# What finish do you use for Mahogany?



## Cato (May 1, 2009)

I picked up some different woods for some boxes I am making for presents, and for the first time I got a little Mahogany.

What a beautiful reddish color it has. It doesn't look like you would need to do anything exotic to get it to finish out, but I am curious as to what you guys do to it in the finish stage?


----------



## DanLyke (Feb 8, 2007)

I sand to 220 and apply a thin coat of dewaxed shellac. I then color a silica based pore filler using oil paints to the color of the wood, apply the pore filler to the mahogany with a plastic spatula, working it into the pores. Let it dry for about an hour, and wipe it off with a cotton rag, across the grain. Sand that gently, and apply a couple of coats of matte wipe on polyurethane, sanding in between each layer, the last few layers I sand at higher grits.

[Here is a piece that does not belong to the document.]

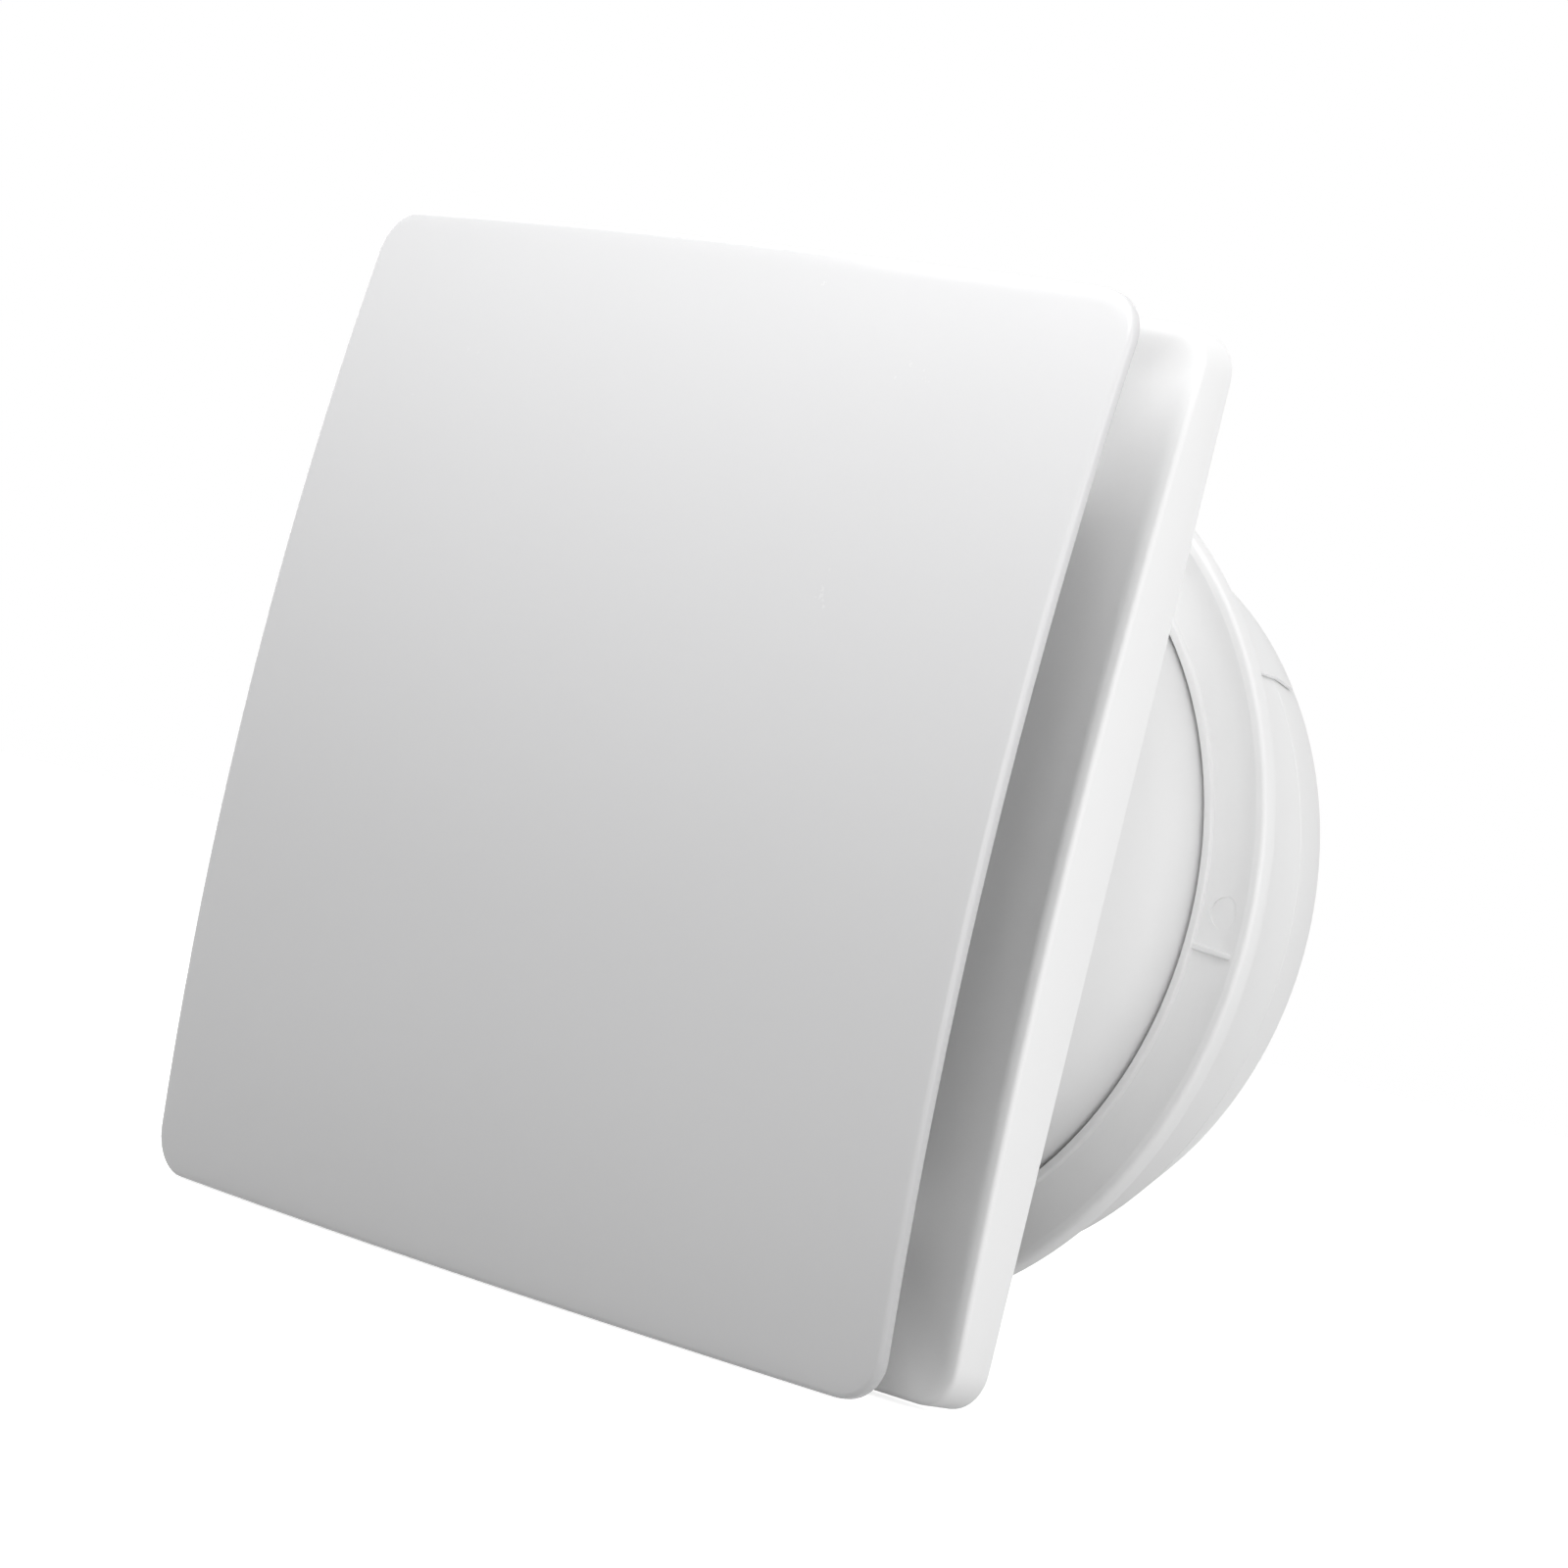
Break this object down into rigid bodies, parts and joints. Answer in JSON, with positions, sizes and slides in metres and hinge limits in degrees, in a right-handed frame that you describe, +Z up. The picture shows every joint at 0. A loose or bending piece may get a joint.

Pain in the tuchus, but ends up with a nice smooth finish that looks like mahogany, but doesn't have the open grain problems.


----------



## greasemonkeyredneck (Aug 14, 2010)

I second shellac. I simply use Zansser clear shellac. One coat, sand, second coat, sand, keep going until desired sheen is achieved. The shellac brings out the beauty of mahogany like no other finish, in my opinion.


----------



## Cato (May 1, 2009)

I use shellac all the time for sealing and finishing. I'll have to play with some scrap cuts of the Mahogany to see what yields the best finish.

Dan I have only used pore filler once and I didn't know enough to color it so it stayed white in the grain. Good thing I tried it on the bottom of a table top first.

Thanks for the responses guys.


----------



## gfadvm (Jan 13, 2011)

I use Timbermate grain filler [mahogany] and then finish with Blo and wax or Tung Oil Finish and wax. The grain filler really helps achieve that "touchable" finish.


----------



## bigike (May 25, 2009)

this is a real good question I like it but if anyone who has a reply please post pics of what the wood looks like before and after this would be most helpful to me anyway. THANKS!


----------



## DanLyke (Feb 8, 2007)

Ike, I'll try to upload some close-ups, and see if I can find some surfaced Peruvian mahogany to take a picture of for the "before" pictures. My shop is in disarray 'cause I'm building a new one. However, the door panels on these cabinet doors were finished as I described.


----------